Only lines holding the string "attach" are wanted; copy each one from the material.

----- Given data -----

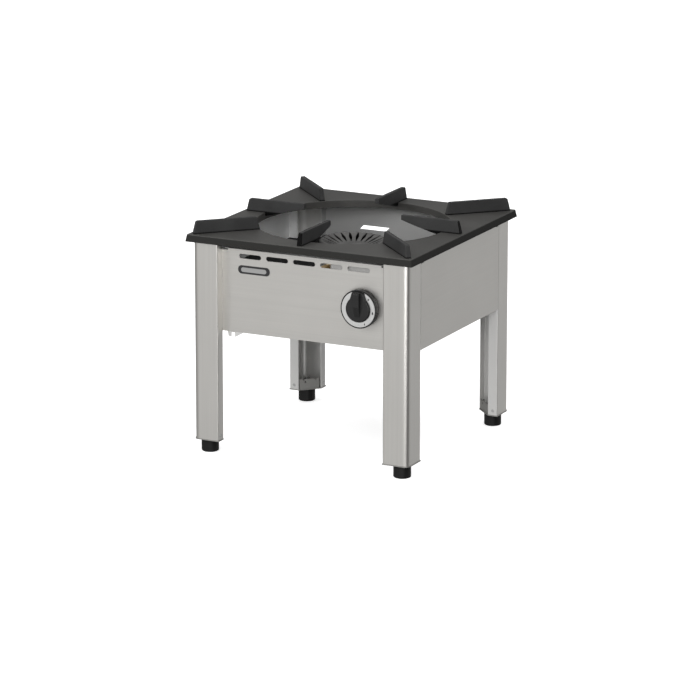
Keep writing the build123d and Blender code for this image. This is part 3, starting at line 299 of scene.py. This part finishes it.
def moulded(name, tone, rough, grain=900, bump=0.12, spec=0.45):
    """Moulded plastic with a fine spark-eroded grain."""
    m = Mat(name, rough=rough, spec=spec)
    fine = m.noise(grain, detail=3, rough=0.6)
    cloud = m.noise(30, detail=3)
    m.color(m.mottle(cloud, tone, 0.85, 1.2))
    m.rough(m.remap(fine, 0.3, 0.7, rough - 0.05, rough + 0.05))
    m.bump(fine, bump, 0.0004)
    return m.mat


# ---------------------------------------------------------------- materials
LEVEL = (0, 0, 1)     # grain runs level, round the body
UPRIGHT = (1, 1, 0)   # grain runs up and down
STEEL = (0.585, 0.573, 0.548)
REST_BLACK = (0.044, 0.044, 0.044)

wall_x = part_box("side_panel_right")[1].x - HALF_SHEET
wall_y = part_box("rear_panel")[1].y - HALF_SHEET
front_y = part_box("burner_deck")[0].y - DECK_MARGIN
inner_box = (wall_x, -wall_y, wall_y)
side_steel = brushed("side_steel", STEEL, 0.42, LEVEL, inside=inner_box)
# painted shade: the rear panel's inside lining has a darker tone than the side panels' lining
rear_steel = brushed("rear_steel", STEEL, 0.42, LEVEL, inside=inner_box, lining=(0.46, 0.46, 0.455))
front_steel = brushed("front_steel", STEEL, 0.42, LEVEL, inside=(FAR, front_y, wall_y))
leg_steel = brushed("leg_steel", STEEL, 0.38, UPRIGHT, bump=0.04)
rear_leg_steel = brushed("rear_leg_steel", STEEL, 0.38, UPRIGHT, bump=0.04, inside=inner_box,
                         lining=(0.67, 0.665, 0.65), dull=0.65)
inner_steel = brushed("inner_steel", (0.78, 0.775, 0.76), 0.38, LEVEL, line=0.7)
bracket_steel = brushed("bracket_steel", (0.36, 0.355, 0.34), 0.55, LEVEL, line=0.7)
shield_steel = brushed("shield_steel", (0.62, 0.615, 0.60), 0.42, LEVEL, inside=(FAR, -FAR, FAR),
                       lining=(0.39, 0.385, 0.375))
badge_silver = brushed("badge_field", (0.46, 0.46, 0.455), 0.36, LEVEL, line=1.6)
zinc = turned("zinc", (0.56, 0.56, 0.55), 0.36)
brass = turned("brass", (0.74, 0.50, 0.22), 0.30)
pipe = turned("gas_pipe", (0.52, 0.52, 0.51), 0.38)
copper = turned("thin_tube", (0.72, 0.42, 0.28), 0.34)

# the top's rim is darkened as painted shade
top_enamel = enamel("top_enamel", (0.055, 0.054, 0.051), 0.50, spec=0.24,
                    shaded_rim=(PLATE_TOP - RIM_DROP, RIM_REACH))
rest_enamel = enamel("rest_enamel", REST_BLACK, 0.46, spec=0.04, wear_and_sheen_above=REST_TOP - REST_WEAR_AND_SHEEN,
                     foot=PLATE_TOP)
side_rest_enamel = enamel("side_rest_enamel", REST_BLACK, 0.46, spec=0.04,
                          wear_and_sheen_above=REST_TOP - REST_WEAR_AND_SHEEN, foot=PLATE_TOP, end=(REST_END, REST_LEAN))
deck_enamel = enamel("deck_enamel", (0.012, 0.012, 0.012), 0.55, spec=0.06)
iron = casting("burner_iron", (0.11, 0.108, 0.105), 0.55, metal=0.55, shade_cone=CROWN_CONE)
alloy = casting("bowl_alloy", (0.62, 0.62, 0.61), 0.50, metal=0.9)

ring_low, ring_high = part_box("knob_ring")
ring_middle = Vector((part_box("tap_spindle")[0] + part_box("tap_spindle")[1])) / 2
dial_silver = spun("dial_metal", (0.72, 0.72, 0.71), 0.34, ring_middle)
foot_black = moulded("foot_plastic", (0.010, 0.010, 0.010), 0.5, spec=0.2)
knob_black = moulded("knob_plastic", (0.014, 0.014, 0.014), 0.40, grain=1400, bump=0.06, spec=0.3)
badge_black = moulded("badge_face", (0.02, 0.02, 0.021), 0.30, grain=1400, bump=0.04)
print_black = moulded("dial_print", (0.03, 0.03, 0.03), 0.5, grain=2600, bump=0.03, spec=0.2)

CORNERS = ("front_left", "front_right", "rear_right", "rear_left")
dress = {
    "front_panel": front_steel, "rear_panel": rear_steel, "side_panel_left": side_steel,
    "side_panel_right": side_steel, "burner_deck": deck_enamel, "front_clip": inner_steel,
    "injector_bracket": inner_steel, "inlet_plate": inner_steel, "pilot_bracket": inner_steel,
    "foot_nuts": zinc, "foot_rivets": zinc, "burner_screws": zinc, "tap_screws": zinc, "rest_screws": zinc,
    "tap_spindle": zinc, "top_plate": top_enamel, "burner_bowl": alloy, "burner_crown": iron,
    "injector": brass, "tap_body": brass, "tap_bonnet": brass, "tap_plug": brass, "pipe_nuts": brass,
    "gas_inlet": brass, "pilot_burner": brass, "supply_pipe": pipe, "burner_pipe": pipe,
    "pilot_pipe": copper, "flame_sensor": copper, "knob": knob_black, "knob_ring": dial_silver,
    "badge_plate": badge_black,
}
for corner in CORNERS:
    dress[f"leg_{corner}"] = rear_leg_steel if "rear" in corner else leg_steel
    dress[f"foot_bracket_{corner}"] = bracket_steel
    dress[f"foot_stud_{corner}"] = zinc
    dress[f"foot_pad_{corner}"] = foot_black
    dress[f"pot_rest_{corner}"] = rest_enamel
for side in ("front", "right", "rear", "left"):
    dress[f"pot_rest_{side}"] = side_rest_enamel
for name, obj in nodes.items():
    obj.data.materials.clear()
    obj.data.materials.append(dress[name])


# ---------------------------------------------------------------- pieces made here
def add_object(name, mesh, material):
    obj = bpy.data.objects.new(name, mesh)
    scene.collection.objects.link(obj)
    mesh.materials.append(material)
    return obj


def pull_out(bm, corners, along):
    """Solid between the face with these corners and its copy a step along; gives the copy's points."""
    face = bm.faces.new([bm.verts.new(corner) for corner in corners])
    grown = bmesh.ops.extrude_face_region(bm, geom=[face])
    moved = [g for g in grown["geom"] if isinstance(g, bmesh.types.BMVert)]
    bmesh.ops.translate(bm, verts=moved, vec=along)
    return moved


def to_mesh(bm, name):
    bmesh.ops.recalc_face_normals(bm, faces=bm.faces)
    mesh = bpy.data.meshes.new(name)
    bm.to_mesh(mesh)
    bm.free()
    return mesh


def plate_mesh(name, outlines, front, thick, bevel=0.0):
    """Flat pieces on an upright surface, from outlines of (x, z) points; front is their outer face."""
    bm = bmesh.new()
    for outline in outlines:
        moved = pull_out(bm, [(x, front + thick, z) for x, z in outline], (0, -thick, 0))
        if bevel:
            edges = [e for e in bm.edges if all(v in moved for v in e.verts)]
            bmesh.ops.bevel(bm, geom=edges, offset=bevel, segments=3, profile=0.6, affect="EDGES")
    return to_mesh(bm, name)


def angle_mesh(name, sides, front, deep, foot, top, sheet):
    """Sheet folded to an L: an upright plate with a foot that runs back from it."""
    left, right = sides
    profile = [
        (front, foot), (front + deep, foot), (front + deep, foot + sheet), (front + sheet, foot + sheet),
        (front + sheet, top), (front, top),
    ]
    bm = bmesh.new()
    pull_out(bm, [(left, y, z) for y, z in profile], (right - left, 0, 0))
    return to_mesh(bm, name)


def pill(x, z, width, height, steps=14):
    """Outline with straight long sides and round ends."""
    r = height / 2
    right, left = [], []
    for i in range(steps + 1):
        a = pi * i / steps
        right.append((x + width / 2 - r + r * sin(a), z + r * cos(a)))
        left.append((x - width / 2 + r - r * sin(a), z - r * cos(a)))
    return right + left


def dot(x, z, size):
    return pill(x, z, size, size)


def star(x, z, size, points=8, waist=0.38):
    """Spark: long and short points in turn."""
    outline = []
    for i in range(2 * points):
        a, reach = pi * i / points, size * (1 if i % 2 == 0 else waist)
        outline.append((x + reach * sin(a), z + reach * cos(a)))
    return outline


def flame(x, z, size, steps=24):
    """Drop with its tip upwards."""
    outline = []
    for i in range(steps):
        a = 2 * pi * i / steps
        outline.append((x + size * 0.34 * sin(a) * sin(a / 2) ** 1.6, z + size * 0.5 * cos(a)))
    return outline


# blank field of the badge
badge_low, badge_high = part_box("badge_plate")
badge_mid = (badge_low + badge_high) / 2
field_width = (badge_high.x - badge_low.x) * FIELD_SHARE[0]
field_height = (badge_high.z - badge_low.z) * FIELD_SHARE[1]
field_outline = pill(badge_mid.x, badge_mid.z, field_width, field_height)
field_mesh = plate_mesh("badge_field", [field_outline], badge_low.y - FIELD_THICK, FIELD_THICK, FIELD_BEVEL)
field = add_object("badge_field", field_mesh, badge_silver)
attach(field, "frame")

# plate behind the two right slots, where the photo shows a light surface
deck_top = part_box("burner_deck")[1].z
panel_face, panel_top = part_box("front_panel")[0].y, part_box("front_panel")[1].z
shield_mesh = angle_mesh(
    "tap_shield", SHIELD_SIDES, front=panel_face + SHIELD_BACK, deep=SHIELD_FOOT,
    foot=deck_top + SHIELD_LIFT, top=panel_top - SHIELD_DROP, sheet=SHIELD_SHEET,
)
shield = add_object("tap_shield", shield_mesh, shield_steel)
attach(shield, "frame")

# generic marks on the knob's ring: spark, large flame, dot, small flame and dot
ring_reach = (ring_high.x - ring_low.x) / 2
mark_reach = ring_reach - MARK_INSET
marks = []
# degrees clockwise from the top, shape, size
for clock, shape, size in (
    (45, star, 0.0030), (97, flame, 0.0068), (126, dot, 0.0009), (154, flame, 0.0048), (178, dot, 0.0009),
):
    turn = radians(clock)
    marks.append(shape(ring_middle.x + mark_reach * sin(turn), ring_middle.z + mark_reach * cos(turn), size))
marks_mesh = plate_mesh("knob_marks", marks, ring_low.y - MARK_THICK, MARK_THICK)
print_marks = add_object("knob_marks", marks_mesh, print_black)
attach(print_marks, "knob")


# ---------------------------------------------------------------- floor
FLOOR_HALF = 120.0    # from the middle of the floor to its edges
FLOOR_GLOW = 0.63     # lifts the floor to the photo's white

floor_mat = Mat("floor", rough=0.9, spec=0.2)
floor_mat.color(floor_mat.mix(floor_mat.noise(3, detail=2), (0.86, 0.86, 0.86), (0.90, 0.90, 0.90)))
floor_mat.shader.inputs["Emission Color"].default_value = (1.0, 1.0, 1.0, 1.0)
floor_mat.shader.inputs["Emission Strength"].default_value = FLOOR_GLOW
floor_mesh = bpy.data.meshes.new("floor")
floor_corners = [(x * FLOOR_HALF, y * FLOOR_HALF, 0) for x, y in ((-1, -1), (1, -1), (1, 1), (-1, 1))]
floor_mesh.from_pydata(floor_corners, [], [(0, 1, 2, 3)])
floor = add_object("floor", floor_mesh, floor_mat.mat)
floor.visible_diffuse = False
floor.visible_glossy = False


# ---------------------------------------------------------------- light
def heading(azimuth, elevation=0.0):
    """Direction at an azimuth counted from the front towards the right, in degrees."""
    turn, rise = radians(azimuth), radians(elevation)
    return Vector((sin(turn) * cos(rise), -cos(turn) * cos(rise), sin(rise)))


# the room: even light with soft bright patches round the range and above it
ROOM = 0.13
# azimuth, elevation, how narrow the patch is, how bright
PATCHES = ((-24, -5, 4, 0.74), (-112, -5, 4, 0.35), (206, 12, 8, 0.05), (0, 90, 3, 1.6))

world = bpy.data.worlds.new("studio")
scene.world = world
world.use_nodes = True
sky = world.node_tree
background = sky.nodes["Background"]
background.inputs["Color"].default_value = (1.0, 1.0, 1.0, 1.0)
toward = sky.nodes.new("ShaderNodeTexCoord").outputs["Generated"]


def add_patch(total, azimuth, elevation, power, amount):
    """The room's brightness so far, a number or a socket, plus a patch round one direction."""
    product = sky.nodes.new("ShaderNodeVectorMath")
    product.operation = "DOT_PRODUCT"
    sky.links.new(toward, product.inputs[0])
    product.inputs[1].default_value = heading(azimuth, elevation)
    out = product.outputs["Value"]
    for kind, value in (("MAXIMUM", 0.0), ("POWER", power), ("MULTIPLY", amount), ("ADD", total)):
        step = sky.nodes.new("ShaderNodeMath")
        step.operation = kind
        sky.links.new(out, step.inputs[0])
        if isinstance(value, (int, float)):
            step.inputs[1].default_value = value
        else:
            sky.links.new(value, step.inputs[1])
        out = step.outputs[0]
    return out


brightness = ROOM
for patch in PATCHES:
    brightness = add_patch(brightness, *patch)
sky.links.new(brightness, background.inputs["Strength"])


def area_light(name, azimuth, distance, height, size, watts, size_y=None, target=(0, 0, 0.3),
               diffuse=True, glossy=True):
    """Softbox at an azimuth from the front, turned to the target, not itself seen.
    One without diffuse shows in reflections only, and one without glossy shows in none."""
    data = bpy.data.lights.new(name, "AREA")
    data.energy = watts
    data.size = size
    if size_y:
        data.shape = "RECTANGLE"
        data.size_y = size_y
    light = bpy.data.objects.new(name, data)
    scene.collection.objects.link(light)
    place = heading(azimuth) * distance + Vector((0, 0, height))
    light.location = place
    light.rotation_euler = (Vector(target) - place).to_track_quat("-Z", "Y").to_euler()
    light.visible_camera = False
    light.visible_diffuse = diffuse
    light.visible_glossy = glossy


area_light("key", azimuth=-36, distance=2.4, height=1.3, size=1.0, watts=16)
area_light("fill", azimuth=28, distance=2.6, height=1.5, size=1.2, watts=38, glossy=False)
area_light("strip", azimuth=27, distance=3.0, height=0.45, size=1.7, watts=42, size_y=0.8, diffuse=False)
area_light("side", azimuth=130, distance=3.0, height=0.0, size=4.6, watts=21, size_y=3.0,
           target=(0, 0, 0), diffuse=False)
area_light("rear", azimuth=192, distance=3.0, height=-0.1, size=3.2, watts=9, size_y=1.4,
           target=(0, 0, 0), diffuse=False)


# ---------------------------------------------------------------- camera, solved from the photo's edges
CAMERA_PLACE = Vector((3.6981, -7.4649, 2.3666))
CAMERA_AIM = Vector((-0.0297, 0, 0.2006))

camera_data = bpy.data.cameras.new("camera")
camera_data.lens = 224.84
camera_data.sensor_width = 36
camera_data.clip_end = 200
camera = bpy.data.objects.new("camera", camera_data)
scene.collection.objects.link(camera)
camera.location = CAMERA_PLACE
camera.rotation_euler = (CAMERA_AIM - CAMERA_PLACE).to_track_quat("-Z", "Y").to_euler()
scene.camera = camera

-----

Written reply >>
attach(field, "frame")
attach(shield, "frame")
attach(print_marks, "knob")